Abbildung in dieser Leseprobe nicht enthalten
Tab. 2: Übersicht ausgewählter Gütesiegel und deren Kriterien im Pro/Contra-Vergleich.
(Quelle: eigene Darstellung nach Kwasniewski, 2012)
3.4 Zwischenfazit
Heute sind Bio-Produkte nicht mehr nur in klassischen Naturkostfachläden und Reformhäusern erhältlich, sondern auch der Lebensmitteleinzelhandel inklusive der Discounter ist in das Geschäft eingestiegen. Der LEH hat bereits heute einen Anteil von 50 Prozent an den deutschlandweiten Umsätzen mit Bio-Produkten. Dieser Strukturwandel führt vor allem dazu, dass die kleineren Läden schließen und die großen Handelsketten, Discounter und die sich neu etablierten Bio-Supermärkte weiter wachsen. Bio-Produkte sind für den Verbraucher erkennbar durch die aufgebrachten Siegel. Lebensmittel, die das EU-Bio-Siegel und/ oder das staatliche Bio-Siegel tragen, wurden unter von der EU vorgeschriebenen Kriterien ökologisch hergestellt. Den Öko-Anbauverbänden sind diese Kriterien oft nicht streng genug und sie arbeiten nach eigenen, selbst auferlegten Richtlinien. Produkte mit dem Siegel eines Öko-Anbauverbandes werden daher unter noch strikteren Regeln angebaut bzw. produziert.
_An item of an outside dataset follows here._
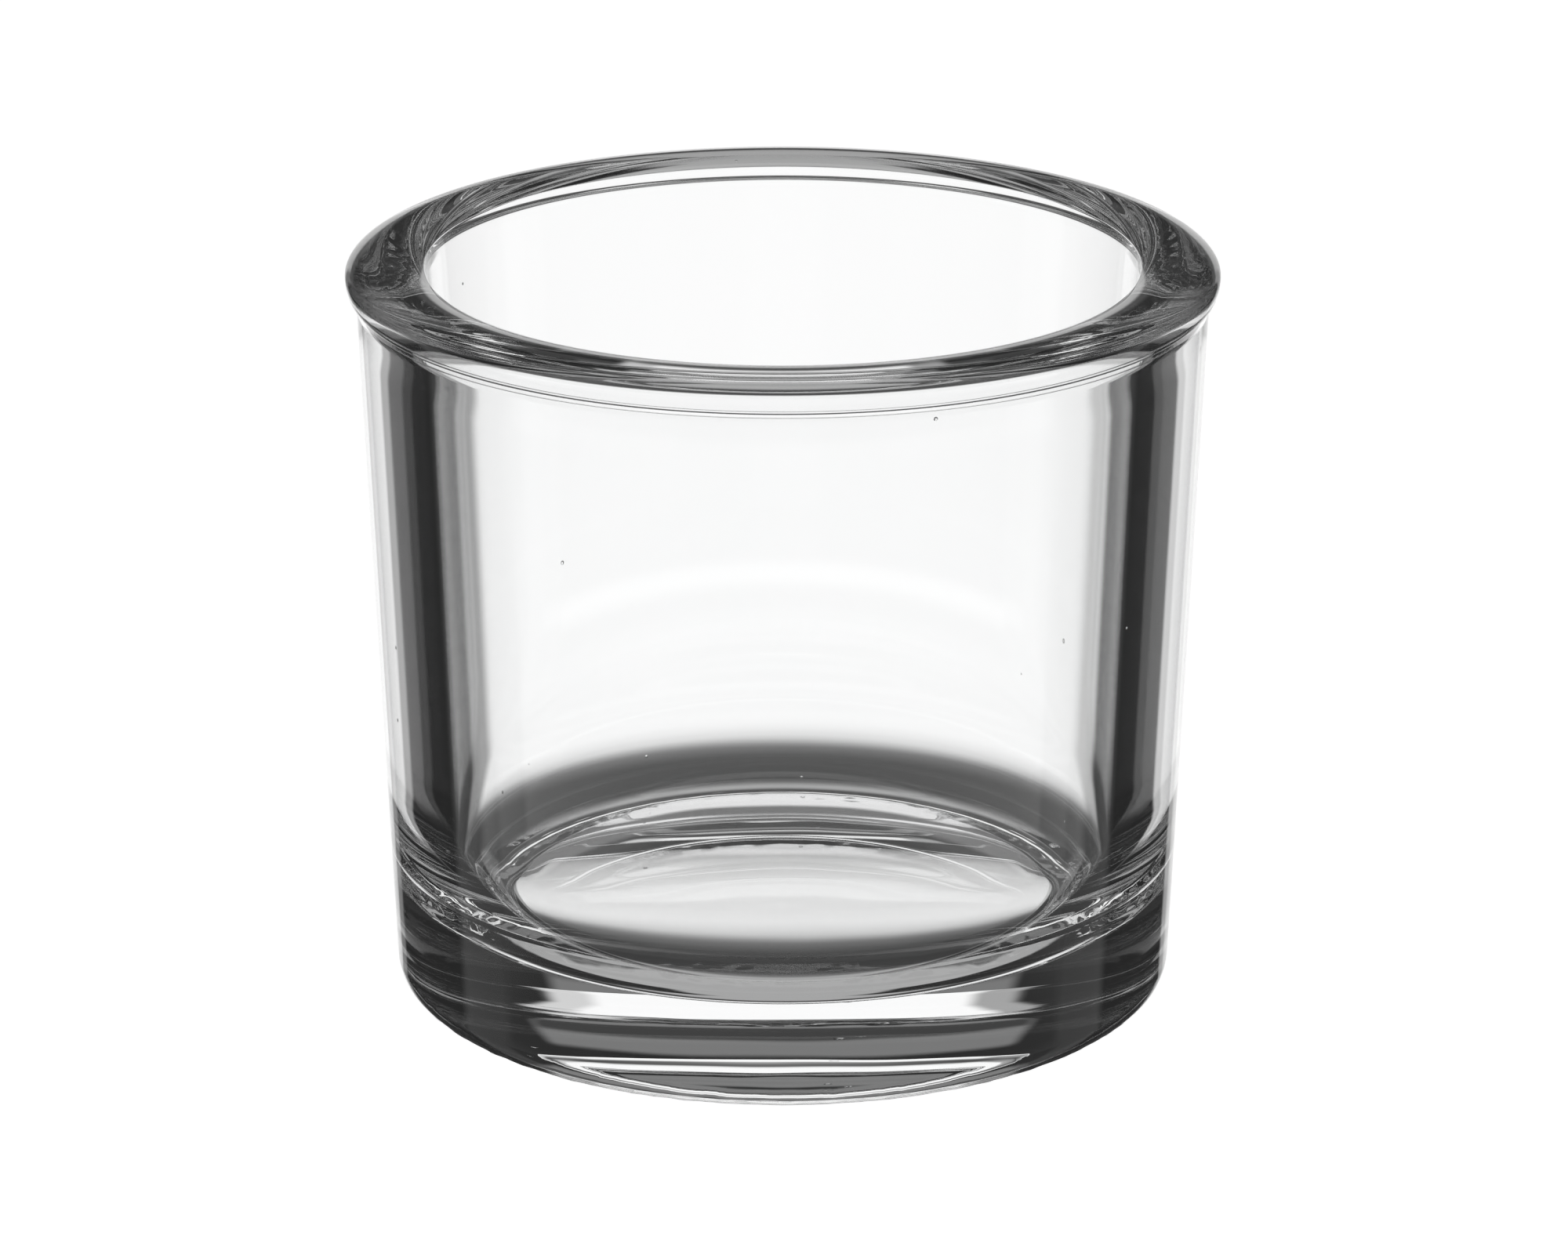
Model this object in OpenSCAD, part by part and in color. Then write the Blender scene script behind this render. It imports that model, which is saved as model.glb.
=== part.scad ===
// Heavy pressed-glass tealight holder: one solid of revolution, turned from a single half section.
// Millimetres, +Z up, origin on the surface it stands on, at the centre of the base.

/* [Overall] */
// Height from the table to the crest of the rim
height = 65; // [52:0.5:80]
// Diameter over the widest part of the rim bead
rim_d = 75; // [60:0.5:92]

/* [Outside wall] */
// Taper of the outside wall, in degrees from upright
outer_draft = 2.35; // [0:0.05:3]
// How far the rim bead stands out from the wall below it
bead_out = 0.9; // [0.3:0.1:2]
// Height from the lower edge of the bead to its widest point
bead_under = 1.7; // [0.8:0.1:3]

/* [Rim] */
// Drop from the crest of the rim to its widest point
crown_drop = 1.3; // [0.8:0.1:3]
// Distance from the widest point inwards to the crest
crest_in = 3.1; // [2:0.1:4.5]
// Width of the rim from the widest point to the mouth edge
rim_w = 6.8; // [5.4:0.1:8]
// Drop from the crest of the rim to the mouth edge
mouth_drop = 0.7; // [0.4:0.1:2]

/* [Cavity] */
// How much the flare below the mouth edge narrows the cavity, on the radius
flare_in = 0.4; // [0.2:0.1:3]
// Height of the flare
flare_h = 6.4; // [3:0.1:10]
// How far the softened ends of the flare reach along their sides
flare_soft = 1; // [0.3:0.1:1.4]
// Taper of the cavity wall below the flare, in degrees from upright
cavity_draft = 2; // [0:0.1:3]
// Height of the cavity floor above the table
floor_t = 7.3; // [5:0.1:14]
// Width of the rounding between the floor and the cavity wall
fillet_w = 4.8; // [2:0.1:7]
// Height of the rounding between the floor and the cavity wall
fillet_h = 10.4; // [2:0.1:14]

/* [Base] */
// Width of the rounded foot corner
foot_round_w = 1.1; // [0.4:0.1:3]
// Height of the rounded foot corner
foot_round_h = 2; // [1:0.1:6]
// Width of the flat bearing ring that the holder stands on
ring_w = 2.1; // [1:0.1:8]
// Rise of the shallow dome pressed into the underside
dome_h = 1.8; // [0.5:0.1:3]

/* [Hidden] */

$fn = 128;
bend_steps = 12; // points along each rounded stretch of the half section
soft_steps = 6; // points along each softened corner
soft_share = 0.45; // the most of a side that a softened corner takes
crest_gap = 5; // degrees each crown bend stops short of the other, so that they meet once
mouth_turn = 60; // degrees the crown has turned over where it meets the mouth edge

rim_r = rim_d / 2;
widest_z = height - crown_drop;
bead_z = widest_z - bead_under;
neck_r = rim_r - bead_out;
crest_r = rim_r - crest_in;
mouth_r = rim_r - rim_w;

// outside radius of the tapered wall at a height
function outer_r(z) = neck_r - (bead_z - z) * tan(outer_draft);

ring_out_r = outer_r(foot_round_h) - foot_round_w;
ring_in_r = ring_out_r - ring_w;

flare_z = height - mouth_drop - flare_h;
wall_top = [mouth_r - flare_in, flare_z];
fillet_z = floor_t + fillet_h;
wall_foot_r = wall_top.x - (flare_z - fillet_z) * tan(cavity_draft);

// the crown inside its crest: an ellipse that has turned by mouth_turn at the mouth edge
crown_half = [(crest_r - mouth_r) / sin(mouth_turn), mouth_drop / (1 - cos(mouth_turn))];

// points along an ellipse about a centre, between two angles
function bend(centre, half, from, to) =
    [for (i = [0 : bend_steps])
        let (a = from + (to - from) * i / bend_steps)
        centre + [half.x * cos(a), half.y * sin(a)]];

// points along a curve that softens a corner and touches the two sides that meet there
function soften(before, corner, after, reach) =
    let (a = corner + (before - corner) * min(reach / norm(before - corner), soft_share),
         b = corner + (after - corner) * min(reach / norm(after - corner), soft_share))
    [for (i = [0 : soft_steps])
        let (t = i / soft_steps)
        a * (1 - t) * (1 - t) + corner * 2 * t * (1 - t) + b * t * t];

dome = [for (i = [0 : bend_steps])
    let (s = i / bend_steps)
    [ring_in_r * s, dome_h * (1 - s * s)]];
foot = bend([ring_out_r, foot_round_h], [foot_round_w, foot_round_h], -90, 0);
bead = bend([neck_r, widest_z], [bead_out, bead_under], -90, 0);
crown_out = bend([crest_r, widest_z], [crest_in, crown_drop], crest_gap, 90);
crown_in = bend([crest_r, height - crown_half.y], crown_half, 90 + crest_gap, 90 + mouth_turn);
mouth_edge = crown_in[bend_steps];
fillet = bend([wall_foot_r - fillet_w, fillet_z], [fillet_w, fillet_h], 0, -90);
mouth = soften(crown_in[bend_steps - 1], mouth_edge, wall_top, flare_soft);
flare_foot = soften(mouth_edge, wall_top, fillet[0], flare_soft);

half_section = concat(
    dome, foot, bead, crown_out,
    [for (i = [0 : bend_steps - 1]) crown_in[i]],
    mouth, flare_foot, fillet,
    [[0, floor_t]]
);

module glass_holder() {
    color([0.93, 0.95, 0.95, 0.35])
        rotate_extrude()
            polygon(half_section);
}

glass_holder();
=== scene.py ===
import math

import bpy
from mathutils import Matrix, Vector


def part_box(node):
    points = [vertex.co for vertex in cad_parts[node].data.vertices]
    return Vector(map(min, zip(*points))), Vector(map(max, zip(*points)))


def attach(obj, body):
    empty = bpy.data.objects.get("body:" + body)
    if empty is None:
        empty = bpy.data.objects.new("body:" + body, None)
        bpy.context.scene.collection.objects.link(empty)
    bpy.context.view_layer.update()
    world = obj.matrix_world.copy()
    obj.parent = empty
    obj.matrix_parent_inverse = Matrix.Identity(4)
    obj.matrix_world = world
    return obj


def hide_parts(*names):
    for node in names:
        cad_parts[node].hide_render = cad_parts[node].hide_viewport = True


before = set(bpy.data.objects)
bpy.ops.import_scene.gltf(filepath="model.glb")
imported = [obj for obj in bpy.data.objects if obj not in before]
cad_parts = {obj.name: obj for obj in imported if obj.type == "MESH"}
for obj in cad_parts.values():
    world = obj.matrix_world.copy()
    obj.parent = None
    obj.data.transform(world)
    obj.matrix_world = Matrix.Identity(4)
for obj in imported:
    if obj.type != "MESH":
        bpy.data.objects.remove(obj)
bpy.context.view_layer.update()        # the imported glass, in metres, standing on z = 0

glassLow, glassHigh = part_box("glass_holder")
print("frame loaded:", sorted(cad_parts))


def deselectAll():
    if bpy.context.object and bpy.context.object.mode != "OBJECT":
        bpy.ops.object.mode_set(mode="OBJECT")
    bpy.ops.object.select_all(action="DESELECT")


# picks the vertices, edges or faces that answer wanted(), and ends in edit mode
def selectWhere(piece, kind, wanted):
    bpy.ops.object.mode_set(mode="EDIT")
    bpy.ops.mesh.select_mode(type=kind)
    bpy.ops.mesh.select_all(action="DESELECT")
    bpy.ops.object.mode_set(mode="OBJECT")
    parts = {"VERT": piece.data.vertices, "EDGE": piece.data.edges, "FACE": piece.data.polygons}[kind]
    picked = 0
    for part in parts:
        part.select = wanted(part)
        picked += part.select
    bpy.ops.object.mode_set(mode="EDIT")
    return picked


glassShape = {                 # metres and degrees
    "outerDraft": 2.35,        # taper of the outside wall
    "beadOut": 0.0009,         # how far the rim bead stands out from the wall
    "beadUnder": 0.0017,       # from the bead's lower edge up to its widest point
    "crownDrop": 0.0013,       # from the crest down to the widest point
    "crestIn": 0.0031,         # from the widest point in to the crest
    "rimWide": 0.0068,         # from the widest point in to the mouth edge
    "mouthDrop": 0.0007,       # from the crest down to the mouth edge
    "mouthTurn": 60,           # how far the crown has turned over at the mouth edge
    "flareIn": 0.0004,         # how much the flare narrows the cavity
    "flareHigh": 0.0064,
    "flareSoft": 0.0010,       # reach of the softened corners at both ends of the flare
    "cavityDraft": 2.0,
    "floorHigh": 0.0073,
    "filletWide": 0.0048,      # rounding between floor and wall, a quarter of an ellipse
    "filletHigh": 0.0104,
    "footWide": 0.0011,        # rounded foot corner, a quarter of an ellipse
    "footHigh": 0.0020,
    "ringWide": 0.0021,        # flat bearing ring
    "domeHigh": 0.0018,        # shallow dome pressed into the underside
}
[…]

Auch Fairtrade-Produkte waren vor dreißig Jahren noch Nischen-Produkte. Sie wurden in sogenannten Dritte-Welt-Läden, die auch als eine Art Kommunen galten, vertrieben und blieben damit den politisch engagierten Menschen Vorbehalten. Heute sind Produkte aus den Dritte-Welt-Ländern auch im Supermarkt und in Discountern vorzufinden. Um die Fairtrade-Produkte von den konventionellen abzugrenzen, wird das offizielle Fairtrade-Logo des gemeinnützigen Vereins TransFair e.V. genutzt. Die Fair-Handelsorganisation „Gepa", welche selbst ein Pionier in Sachen Produktion und Verkauf fair gehandelter Waren ist, sieht den Verkauf in Discountern kritisch, da diese keinen guten Ruf bezüglich dem Umgang mit ihren eigenen Mitarbeitern genießen. Die Gepa steht ebenfalls für faire Arbeitsbedingungen in den Produzentenländern ein. Produkte der Gepa bzw. Produkte mit dem Fairtrade-Siegel sind nach hohen sozialen und ökonomischen Kriterien erzeugt worden, die den Produzenten und ihren Familien ein angemessenes Leben garantieren.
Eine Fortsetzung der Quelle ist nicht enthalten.